Why do you collect and archive things?


We collect in order to give stability to our thinking. Picking out individual items from the endless stream of information is an important first step in building knowledge. Once you have a range of such consciously chosen items, cross references can develop and the items start to enrich each other.



Do you believe in the right to forget?


An individual right to forget, yes, definitely! For the sake of personal transformation and development. As developers of interactions and systems, we see it as one of our key tasks to allow every individual user to be able to subsequently erase their tracks. In the wider context, it’s a question that primarily concerns Facebook and Google, but it’s also one that arises in the design of our archives and the participation of their users. As for institutions, we would argue that they don’t have a right to forget. Every citizen should be able to view the history of their public institutions, even the darker chapters, in order to form their own opinion. In our work, things get particularly interesting when users start to make their own written contributions to an archive.
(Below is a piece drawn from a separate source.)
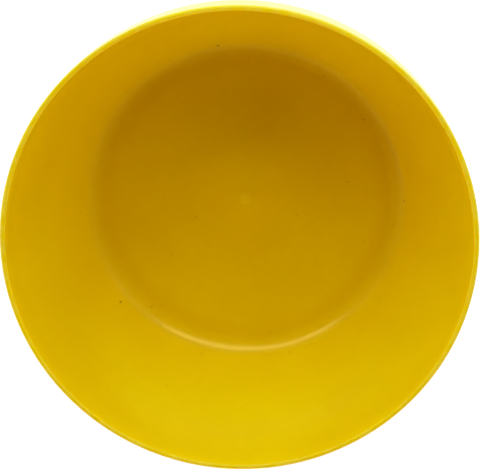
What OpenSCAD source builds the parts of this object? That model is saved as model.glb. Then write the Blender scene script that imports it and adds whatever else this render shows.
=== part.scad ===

Do such annotations become part of the archive? And if so, at what point can they no longer be deleted?



Which project has made a lasting impression on you?


Lines, an early project in which we explored new modes of writing and reading online, made a strong impression on us. We examined not only how information is organised, but also how it can be created in a way that follows the reader’s own logic, as well as how things can be filtered and annotated via more flexible, visual tools.


What are you working on at the moment?


How can students’ work processes be documented? How can the implicit knowledge of a celebrated lithographer be archived? How to browse a digital encyclopaedia of Swiss art? How can a digital material archive be fused with the physical world and how should an archive for artists be organised so that it works both for Picasso and for the amateur painter next door?